“Phœbus! A curious name! There is also a Phœbus, Comte de Foix. I remember having known a wench who swore only by the name of Phœbus.”
“Come away from here,” said the priest. “I have something to say to you.”
From the moment of that troop’s passing, some agitation had pierced through the archdeacon’s glacial envelope. He walked on. Gringoire followed him, being accustomed to obey him, like all who had once approached that man so full of ascendency. They reached in silence the Rue des Bernardins, which was nearly deserted. Here Dom Claude paused.
“What have you to say to me, master?” Gringoire asked him.

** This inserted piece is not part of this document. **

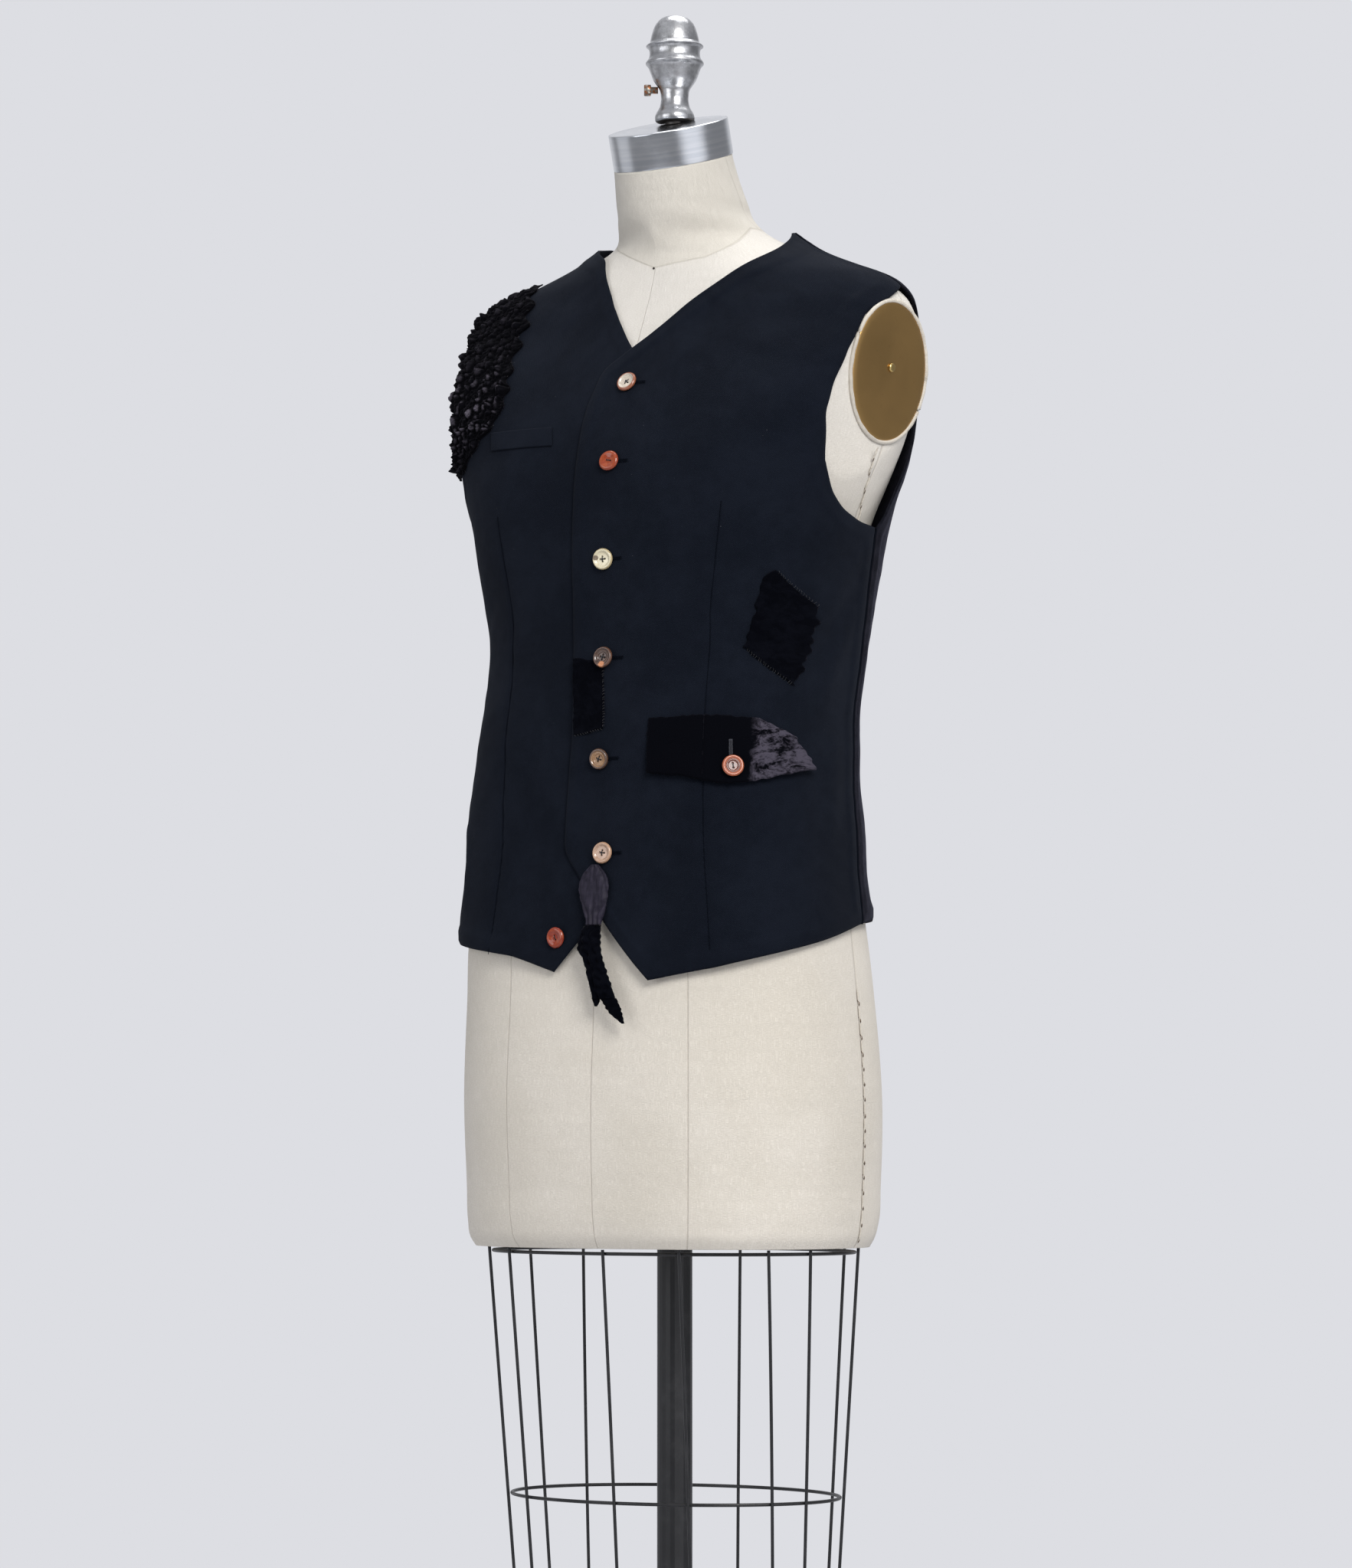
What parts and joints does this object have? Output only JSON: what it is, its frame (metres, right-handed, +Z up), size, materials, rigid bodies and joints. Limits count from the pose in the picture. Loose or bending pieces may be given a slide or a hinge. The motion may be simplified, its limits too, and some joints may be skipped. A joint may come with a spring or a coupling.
{
  "type": "waistcoat on a dress form",
  "caption": "Hip-length sleeveless waistcoat with odd buttons, patches and a gathered armhole trim, worn on a limbless linen dress form on a pole with a wire cage.",
  "frame": {"origin": "on the floor, on the axis of the pole, at the middle of the four feet", "axes": "+Z up along the pole, -Y the way the chest faces, +X towards the wearer's left"},
  "size_m": [0.3974, 0.3974, 1.5941],
  "materials": {
    "navy_wool": "napped navy-black wool",
    "black_velvet": "worn black velvet",
    "dark_satin": "soft purple-grey satin",
    "linen_cover": "pale linen stretched over papier mache",
    "brushed_steel": "brushed neck cap and cast finial",
    "matt_brass": "matt old gold",
    "black_paint": "black enamel on iron",
    "button_1": "mother of pearl with a copper edge, one of eight odd buttons",
    "button_2": "glossy rust orange",
    "button_3": "cream pearl",
    "button_4": "brown shell",
    "button_5": "golden brown",
    "button_6": "pinkish beige",
    "button_tip": "glossy red orange",
    "button_flap": "salmon orange"
  },
  "bodies": {
    "root": {"arm_plate_left": "matt_brass", "arm_plate_right": "matt_brass", "back_panel": "black_velvet", "base_hub": "black_paint", "base_leg_1": "black_paint", "base_leg_2": "black_paint", "base_leg_3": "black_paint", "base_leg_4": "black_paint", "button_1": "button_1", "button_2": "button_2", "button_3": "button_3", "button_4": "button_4", "button_5": "button_5", "button_6": "button_6", "button_flap": "button_flap", "button_tip": "button_tip", "cage_hoop_foot": "black_paint", "cage_hoop_middle": "black_paint", "cage_hoop_top": "black_paint", "cage_wire_01": "black_paint", "cage_wire_02": "black_paint", "cage_wire_03": "black_paint", "cage_wire_04": "black_paint", "cage_wire_05": "black_paint", "cage_wire_06": "black_paint", "cage_wire_07": "black_paint", "cage_wire_08": "black_paint", "cage_wire_09": "black_paint", "cage_wire_10": "black_paint", "cage_wire_11": "black_paint", "chest_welt": "navy_wool", "diamond_patch": "black_velvet", "finial": "brushed_steel", "front_left": "navy_wool", "front_right": "navy_wool", "neck_cap": "brushed_steel", "placket_patch": "black_velvet", "plate_pin_left": "matt_brass", "plate_pin_right": "matt_brass", "pocket_flap": "black_velvet", "pole": "black_paint", "ruffle": "black_velvet", "set_screw": "matt_brass", "tie_satin": "dark_satin", "tie_tail_left": "black_velvet", "tie_tail_right": "black_velvet", "tie_velvet": "black_velvet", "torso": "linen_cover"}
  },
  "joints": []
}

“Do you not think that the dress of those cavaliers whom we have just seen is far handsomer than yours and mine?”
Gringoire tossed his head.
“I’ faith! I love better my red and yellow jerkin, than those scales of iron and steel. A fine pleasure to produce, when you walk, the same noise as the Quay of Old Iron, in an earthquake!”

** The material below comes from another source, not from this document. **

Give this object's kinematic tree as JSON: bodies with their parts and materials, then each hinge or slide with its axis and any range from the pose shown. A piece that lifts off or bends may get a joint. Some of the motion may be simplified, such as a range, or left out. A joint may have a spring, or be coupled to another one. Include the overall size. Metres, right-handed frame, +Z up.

“So, Gringoire, you have never cherished envy for those handsome fellows in their military doublets?”
“Envy for what, monsieur the archdeacon? their strength, their armor, their discipline? Better philosophy and independence in rags. I prefer to be the head of a fly rather than the tail of a lion.”
“That is singular,” said the priest dreamily. “Yet a handsome uniform is a beautiful thing.”